**Source data**
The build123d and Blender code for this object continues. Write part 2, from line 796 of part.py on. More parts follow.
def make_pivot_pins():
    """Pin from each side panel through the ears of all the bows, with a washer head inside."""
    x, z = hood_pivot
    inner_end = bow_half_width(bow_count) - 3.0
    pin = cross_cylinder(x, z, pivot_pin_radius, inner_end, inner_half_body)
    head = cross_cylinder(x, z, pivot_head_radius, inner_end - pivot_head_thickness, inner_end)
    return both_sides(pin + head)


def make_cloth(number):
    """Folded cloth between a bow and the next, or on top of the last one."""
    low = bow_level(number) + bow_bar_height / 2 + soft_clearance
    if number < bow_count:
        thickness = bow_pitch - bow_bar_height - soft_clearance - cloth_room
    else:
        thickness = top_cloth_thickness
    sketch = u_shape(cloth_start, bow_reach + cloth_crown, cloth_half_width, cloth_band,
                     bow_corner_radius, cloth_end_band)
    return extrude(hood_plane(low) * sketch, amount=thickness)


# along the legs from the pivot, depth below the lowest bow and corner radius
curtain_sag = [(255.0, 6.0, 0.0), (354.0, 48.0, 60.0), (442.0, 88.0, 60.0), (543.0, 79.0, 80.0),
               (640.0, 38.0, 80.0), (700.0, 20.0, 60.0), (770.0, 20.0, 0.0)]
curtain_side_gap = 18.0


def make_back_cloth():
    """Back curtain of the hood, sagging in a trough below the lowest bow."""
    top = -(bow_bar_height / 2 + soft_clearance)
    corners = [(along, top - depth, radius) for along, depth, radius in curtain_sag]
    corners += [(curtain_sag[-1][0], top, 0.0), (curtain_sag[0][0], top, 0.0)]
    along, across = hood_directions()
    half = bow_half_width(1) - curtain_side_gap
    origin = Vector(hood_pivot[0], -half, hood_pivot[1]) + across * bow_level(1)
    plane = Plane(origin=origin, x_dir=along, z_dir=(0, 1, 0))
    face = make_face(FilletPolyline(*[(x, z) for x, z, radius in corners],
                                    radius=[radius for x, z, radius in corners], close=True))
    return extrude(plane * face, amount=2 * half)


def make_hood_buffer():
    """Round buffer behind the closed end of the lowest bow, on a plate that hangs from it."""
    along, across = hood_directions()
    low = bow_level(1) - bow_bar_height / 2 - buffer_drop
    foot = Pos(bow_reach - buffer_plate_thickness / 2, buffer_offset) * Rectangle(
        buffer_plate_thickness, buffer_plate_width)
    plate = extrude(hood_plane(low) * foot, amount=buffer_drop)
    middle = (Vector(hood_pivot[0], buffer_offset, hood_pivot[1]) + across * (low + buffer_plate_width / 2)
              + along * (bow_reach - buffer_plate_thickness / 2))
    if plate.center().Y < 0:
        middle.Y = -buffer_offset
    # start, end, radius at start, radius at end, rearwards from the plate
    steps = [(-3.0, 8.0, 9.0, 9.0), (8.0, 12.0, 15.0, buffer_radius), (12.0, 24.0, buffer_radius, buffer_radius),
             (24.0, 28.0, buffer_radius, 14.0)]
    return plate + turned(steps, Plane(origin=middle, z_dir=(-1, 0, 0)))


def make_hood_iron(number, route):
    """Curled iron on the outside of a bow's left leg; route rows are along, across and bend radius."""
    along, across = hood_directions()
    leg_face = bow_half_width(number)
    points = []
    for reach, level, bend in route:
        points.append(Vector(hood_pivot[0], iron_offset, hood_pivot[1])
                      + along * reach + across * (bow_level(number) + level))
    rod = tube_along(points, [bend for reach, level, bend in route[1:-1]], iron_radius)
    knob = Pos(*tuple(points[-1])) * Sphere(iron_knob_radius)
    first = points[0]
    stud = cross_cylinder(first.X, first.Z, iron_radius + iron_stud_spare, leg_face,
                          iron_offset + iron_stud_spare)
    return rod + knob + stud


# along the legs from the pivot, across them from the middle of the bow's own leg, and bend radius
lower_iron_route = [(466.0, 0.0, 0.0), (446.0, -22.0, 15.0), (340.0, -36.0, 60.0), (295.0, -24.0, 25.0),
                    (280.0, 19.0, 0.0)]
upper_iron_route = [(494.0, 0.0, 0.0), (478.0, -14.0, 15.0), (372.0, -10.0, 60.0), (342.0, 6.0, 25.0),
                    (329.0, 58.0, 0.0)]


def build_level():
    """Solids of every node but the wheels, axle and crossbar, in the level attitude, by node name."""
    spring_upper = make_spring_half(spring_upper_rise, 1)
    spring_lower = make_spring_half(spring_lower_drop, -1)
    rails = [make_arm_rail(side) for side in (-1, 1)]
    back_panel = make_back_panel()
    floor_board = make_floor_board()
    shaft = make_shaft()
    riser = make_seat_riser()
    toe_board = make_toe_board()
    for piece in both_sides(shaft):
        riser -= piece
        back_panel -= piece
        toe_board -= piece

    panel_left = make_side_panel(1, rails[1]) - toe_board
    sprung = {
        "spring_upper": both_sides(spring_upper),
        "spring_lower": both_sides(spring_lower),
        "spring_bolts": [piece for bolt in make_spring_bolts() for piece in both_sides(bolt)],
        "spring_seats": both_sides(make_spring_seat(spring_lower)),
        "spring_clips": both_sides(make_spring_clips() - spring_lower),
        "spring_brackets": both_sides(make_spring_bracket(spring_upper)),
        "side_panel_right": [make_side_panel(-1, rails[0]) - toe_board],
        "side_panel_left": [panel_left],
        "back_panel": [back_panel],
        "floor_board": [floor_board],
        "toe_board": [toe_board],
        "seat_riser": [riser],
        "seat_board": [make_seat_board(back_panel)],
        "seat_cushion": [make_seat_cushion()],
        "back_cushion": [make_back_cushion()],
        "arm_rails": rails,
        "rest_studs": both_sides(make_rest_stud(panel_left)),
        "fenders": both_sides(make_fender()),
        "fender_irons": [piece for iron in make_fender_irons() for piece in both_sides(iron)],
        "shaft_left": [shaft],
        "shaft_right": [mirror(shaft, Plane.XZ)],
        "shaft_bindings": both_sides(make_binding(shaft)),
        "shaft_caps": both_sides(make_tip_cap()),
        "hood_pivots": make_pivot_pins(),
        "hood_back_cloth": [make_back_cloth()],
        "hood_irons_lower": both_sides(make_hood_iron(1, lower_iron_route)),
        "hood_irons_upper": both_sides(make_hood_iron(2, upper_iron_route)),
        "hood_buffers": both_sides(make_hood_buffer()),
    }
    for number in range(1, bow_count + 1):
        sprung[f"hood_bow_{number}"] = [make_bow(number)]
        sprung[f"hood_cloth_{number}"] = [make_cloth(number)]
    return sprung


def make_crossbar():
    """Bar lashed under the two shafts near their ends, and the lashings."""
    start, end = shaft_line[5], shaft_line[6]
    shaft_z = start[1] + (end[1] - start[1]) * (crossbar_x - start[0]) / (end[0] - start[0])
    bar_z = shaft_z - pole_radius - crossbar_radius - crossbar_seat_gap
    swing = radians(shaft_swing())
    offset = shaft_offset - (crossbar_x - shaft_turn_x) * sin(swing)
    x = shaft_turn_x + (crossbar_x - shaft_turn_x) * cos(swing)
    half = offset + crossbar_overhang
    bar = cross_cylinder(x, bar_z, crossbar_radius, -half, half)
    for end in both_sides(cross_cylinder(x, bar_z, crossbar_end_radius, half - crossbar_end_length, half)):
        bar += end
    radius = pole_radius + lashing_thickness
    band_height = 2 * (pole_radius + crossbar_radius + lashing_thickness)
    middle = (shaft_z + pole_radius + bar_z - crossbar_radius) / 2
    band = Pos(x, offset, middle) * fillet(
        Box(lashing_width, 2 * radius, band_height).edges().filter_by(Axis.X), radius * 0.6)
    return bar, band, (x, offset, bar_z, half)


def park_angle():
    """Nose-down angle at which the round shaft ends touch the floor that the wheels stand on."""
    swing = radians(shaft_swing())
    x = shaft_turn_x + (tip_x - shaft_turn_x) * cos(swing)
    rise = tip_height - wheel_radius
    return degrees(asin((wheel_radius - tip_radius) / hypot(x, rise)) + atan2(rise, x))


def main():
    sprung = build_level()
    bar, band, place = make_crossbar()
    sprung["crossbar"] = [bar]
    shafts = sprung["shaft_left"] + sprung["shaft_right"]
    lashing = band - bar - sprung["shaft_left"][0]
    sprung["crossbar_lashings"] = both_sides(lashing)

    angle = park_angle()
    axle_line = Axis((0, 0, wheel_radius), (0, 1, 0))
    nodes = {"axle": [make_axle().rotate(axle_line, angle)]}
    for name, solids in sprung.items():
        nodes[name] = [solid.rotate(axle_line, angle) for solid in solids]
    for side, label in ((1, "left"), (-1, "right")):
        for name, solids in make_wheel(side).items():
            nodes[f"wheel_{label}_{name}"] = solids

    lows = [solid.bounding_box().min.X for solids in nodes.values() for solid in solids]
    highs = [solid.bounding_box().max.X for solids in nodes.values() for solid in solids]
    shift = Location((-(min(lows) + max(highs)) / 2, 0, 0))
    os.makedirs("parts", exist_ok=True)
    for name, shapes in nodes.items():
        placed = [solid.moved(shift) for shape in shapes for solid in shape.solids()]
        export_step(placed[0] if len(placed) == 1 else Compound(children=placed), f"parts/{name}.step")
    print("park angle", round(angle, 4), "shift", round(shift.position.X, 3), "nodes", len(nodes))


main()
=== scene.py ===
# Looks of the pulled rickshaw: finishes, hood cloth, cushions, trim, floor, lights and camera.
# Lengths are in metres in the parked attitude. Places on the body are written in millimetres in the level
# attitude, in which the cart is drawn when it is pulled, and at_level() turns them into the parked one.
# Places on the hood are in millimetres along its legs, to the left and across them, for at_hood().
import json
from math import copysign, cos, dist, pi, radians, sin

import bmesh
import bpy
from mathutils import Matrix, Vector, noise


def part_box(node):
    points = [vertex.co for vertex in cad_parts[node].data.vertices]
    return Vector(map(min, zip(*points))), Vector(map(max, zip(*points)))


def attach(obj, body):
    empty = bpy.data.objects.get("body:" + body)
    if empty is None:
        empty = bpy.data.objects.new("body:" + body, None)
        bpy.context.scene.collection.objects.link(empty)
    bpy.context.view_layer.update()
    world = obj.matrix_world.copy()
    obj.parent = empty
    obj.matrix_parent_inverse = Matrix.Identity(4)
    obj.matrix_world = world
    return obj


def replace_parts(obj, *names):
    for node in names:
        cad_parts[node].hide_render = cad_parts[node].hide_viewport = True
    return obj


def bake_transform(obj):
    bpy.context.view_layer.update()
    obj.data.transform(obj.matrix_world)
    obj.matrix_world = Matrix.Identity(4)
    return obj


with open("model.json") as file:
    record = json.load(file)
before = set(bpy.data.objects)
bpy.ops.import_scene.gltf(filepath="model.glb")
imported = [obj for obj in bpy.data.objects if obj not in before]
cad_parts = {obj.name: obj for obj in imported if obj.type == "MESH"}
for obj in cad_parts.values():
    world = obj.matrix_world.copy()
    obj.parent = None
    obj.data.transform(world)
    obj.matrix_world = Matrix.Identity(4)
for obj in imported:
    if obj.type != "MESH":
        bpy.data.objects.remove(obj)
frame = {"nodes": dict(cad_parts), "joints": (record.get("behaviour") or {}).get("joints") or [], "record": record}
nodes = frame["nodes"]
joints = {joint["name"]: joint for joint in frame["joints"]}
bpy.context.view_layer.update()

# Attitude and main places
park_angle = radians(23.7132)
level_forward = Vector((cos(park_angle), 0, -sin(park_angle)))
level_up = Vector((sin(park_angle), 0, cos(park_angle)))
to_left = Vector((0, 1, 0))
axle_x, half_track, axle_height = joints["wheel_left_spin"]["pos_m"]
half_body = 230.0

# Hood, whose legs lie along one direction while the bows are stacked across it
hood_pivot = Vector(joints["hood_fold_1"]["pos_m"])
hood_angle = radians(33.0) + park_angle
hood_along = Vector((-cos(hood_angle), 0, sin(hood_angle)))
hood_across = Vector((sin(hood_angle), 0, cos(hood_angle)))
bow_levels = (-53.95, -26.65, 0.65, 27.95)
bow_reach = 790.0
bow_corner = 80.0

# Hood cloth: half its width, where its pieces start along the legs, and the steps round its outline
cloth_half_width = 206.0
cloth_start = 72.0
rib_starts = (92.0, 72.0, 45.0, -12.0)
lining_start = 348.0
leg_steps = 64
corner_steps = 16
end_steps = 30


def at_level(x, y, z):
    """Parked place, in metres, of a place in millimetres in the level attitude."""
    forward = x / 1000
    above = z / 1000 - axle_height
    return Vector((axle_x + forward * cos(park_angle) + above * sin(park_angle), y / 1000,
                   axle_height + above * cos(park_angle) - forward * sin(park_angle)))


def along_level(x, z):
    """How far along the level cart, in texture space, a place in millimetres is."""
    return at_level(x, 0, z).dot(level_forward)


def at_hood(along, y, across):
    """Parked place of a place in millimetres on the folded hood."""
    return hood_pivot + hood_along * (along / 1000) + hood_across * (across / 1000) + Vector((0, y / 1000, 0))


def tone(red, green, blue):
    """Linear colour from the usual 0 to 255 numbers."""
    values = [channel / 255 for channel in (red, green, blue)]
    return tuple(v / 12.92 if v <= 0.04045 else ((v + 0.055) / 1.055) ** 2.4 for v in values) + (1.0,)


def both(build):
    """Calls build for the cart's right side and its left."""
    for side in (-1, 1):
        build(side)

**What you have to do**
Give back, exactly as written, each line from the one that contains "lows = [solid.bounding_box().min.X" through the one that contains "in imported if".

**Task answer**
    lows = [solid.bounding_box().min.X for solids in nodes.values() for solid in solids]
    highs = [solid.bounding_box().max.X for solids in nodes.values() for solid in solids]
    shift = Location((-(min(lows) + max(highs)) / 2, 0, 0))
    os.makedirs("parts", exist_ok=True)
    for name, shapes in nodes.items():
        placed = [solid.moved(shift) for shape in shapes for solid in shape.solids()]
        export_step(placed[0] if len(placed) == 1 else Compound(children=placed), f"parts/{name}.step")
    print("park angle", round(angle, 4), "shift", round(shift.position.X, 3), "nodes", len(nodes))


main()
=== scene.py ===
# Looks of the pulled rickshaw: finishes, hood cloth, cushions, trim, floor, lights and camera.
# Lengths are in metres in the parked attitude. Places on the body are written in millimetres in the level
# attitude, in which the cart is drawn when it is pulled, and at_level() turns them into the parked one.
# Places on the hood are in millimetres along its legs, to the left and across them, for at_hood().
import json
from math import copysign, cos, dist, pi, radians, sin

import bmesh
import bpy
from mathutils import Matrix, Vector, noise


def part_box(node):
    points = [vertex.co for vertex in cad_parts[node].data.vertices]
    return Vector(map(min, zip(*points))), Vector(map(max, zip(*points)))


def attach(obj, body):
    empty = bpy.data.objects.get("body:" + body)
    if empty is None:
        empty = bpy.data.objects.new("body:" + body, None)
        bpy.context.scene.collection.objects.link(empty)
    bpy.context.view_layer.update()
    world = obj.matrix_world.copy()
    obj.parent = empty
    obj.matrix_parent_inverse = Matrix.Identity(4)
    obj.matrix_world = world
    return obj


def replace_parts(obj, *names):
    for node in names:
        cad_parts[node].hide_render = cad_parts[node].hide_viewport = True
    return obj


def bake_transform(obj):
    bpy.context.view_layer.update()
    obj.data.transform(obj.matrix_world)
    obj.matrix_world = Matrix.Identity(4)
    return obj


with open("model.json") as file:
    record = json.load(file)
before = set(bpy.data.objects)
bpy.ops.import_scene.gltf(filepath="model.glb")
imported = [obj for obj in bpy.data.objects if obj not in before]
cad_parts = {obj.name: obj for obj in imported if obj.type == "MESH"}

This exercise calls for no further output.